### WORK REQUIRED
Each line holding the word "axes" counts once; give the total and nothing more.

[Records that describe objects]
####################

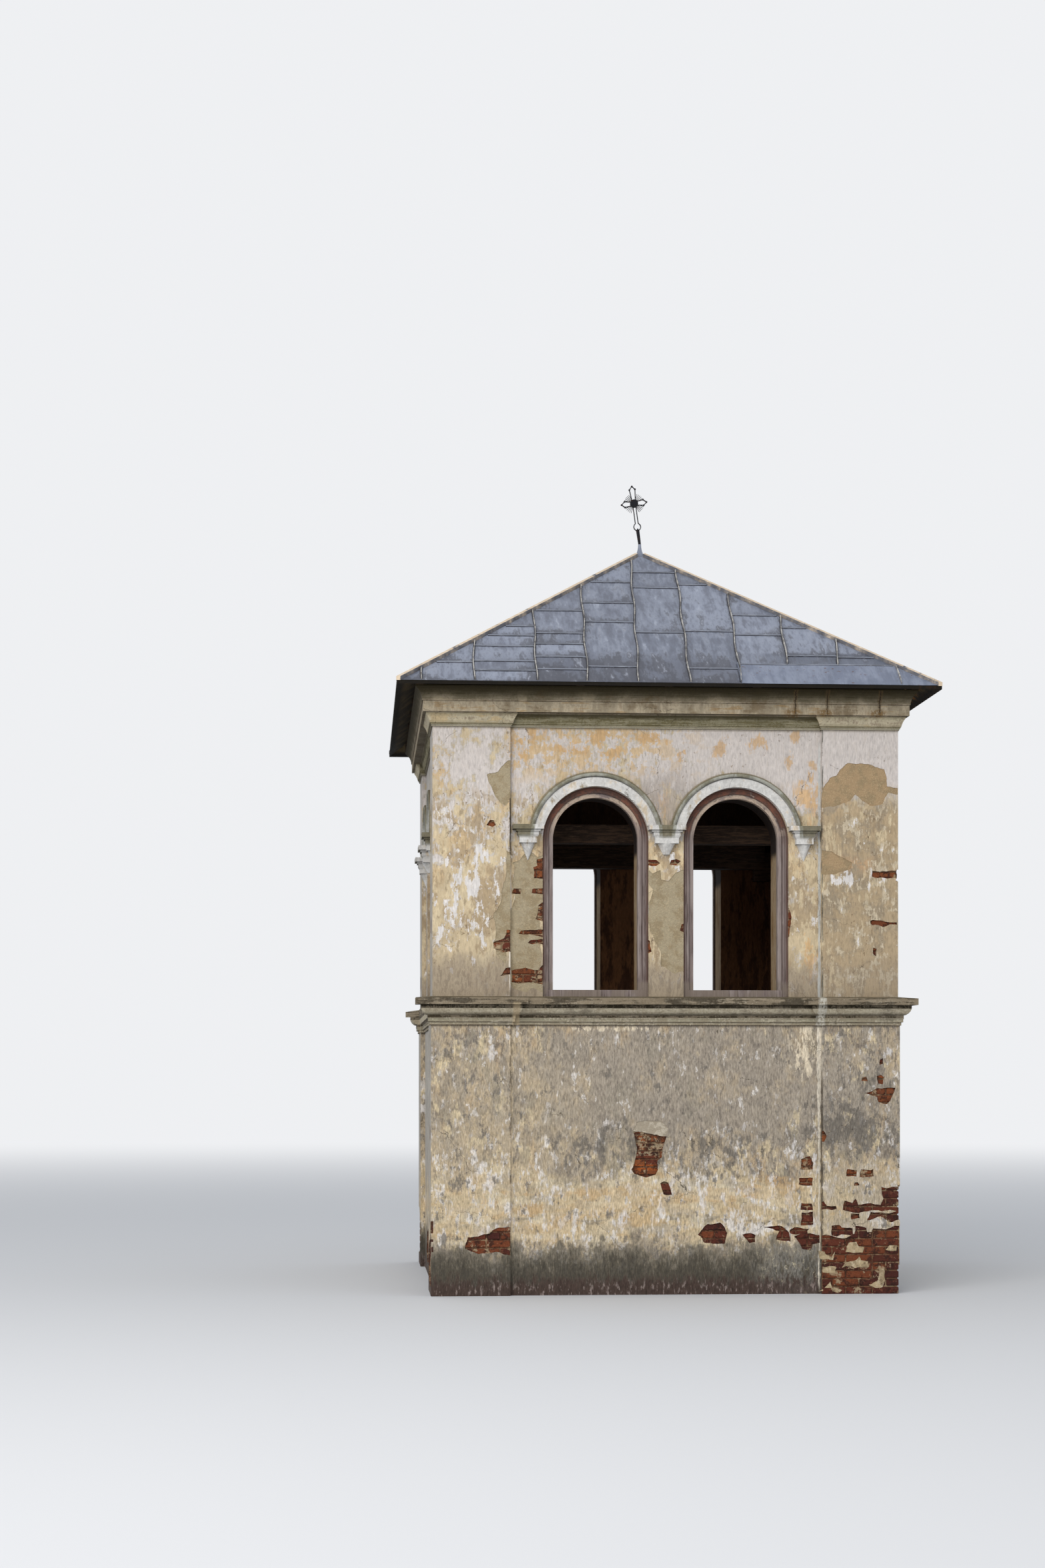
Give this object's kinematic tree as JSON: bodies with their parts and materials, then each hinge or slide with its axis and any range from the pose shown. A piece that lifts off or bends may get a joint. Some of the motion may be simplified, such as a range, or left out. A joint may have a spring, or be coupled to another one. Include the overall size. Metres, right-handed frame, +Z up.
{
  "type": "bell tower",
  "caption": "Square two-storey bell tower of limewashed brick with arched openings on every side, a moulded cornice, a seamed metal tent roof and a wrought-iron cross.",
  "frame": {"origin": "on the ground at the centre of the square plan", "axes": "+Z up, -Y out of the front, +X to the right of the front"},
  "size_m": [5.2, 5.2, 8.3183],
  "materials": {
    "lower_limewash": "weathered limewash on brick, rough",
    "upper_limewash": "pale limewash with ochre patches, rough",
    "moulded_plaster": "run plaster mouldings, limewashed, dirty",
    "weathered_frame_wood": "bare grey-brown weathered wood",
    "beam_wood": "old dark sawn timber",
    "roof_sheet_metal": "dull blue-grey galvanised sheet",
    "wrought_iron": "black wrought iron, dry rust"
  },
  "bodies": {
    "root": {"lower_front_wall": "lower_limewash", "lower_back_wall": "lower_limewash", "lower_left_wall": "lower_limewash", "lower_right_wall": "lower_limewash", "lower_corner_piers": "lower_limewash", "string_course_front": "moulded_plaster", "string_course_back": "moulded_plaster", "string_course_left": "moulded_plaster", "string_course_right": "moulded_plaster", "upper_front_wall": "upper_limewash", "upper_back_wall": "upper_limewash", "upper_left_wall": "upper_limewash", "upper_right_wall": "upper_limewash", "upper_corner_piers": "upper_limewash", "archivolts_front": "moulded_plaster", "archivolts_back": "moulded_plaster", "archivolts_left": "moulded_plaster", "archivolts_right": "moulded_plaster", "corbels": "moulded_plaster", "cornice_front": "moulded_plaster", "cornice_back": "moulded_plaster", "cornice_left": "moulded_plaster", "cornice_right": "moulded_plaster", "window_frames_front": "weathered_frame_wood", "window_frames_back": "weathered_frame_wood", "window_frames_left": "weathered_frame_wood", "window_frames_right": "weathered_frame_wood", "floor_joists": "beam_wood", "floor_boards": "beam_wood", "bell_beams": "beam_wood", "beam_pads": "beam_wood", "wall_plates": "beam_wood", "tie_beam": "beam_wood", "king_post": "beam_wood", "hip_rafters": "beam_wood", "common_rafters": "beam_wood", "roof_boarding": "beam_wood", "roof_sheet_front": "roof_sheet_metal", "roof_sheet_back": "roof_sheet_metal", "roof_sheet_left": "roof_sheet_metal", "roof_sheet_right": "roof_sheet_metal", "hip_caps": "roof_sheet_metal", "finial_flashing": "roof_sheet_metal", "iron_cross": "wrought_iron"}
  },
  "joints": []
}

####################

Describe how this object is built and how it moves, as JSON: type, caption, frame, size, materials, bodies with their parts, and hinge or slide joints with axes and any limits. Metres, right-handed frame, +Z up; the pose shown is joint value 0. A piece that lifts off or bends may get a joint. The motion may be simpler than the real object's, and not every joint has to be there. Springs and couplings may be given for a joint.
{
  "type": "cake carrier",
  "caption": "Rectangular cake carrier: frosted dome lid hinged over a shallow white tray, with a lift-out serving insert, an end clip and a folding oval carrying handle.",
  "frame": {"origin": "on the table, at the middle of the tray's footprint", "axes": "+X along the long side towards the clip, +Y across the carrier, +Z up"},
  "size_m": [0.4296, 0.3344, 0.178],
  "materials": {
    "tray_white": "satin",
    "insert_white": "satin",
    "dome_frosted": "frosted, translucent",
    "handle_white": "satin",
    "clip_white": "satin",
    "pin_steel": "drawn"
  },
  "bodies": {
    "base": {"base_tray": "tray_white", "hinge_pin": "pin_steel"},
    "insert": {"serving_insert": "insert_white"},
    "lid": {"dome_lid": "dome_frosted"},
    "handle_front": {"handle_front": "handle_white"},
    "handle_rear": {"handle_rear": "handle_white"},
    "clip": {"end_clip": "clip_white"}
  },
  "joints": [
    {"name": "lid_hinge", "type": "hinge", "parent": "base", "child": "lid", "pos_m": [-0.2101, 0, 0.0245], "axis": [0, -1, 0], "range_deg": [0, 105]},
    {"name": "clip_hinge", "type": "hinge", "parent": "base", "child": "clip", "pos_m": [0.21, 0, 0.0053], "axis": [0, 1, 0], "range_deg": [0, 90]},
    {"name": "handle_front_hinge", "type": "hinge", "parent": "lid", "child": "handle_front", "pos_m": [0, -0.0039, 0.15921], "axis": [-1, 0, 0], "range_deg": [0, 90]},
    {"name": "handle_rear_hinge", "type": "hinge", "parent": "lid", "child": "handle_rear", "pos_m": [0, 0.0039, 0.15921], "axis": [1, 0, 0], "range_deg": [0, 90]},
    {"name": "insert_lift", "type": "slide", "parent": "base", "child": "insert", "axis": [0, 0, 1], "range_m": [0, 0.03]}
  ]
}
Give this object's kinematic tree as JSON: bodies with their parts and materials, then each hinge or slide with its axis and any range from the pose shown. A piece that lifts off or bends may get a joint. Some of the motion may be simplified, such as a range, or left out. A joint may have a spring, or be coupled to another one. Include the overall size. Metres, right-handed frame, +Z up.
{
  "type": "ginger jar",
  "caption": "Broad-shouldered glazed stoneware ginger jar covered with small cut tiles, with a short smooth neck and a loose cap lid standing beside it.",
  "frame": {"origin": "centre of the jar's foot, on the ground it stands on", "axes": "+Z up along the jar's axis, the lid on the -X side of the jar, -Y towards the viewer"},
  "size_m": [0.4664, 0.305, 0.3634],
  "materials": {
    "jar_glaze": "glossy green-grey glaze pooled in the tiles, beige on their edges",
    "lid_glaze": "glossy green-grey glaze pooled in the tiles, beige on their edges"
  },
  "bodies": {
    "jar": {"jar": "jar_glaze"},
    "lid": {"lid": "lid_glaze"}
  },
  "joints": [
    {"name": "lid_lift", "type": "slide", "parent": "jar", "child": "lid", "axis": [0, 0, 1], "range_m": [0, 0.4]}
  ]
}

####################

### EXERCISE RESPONSE
4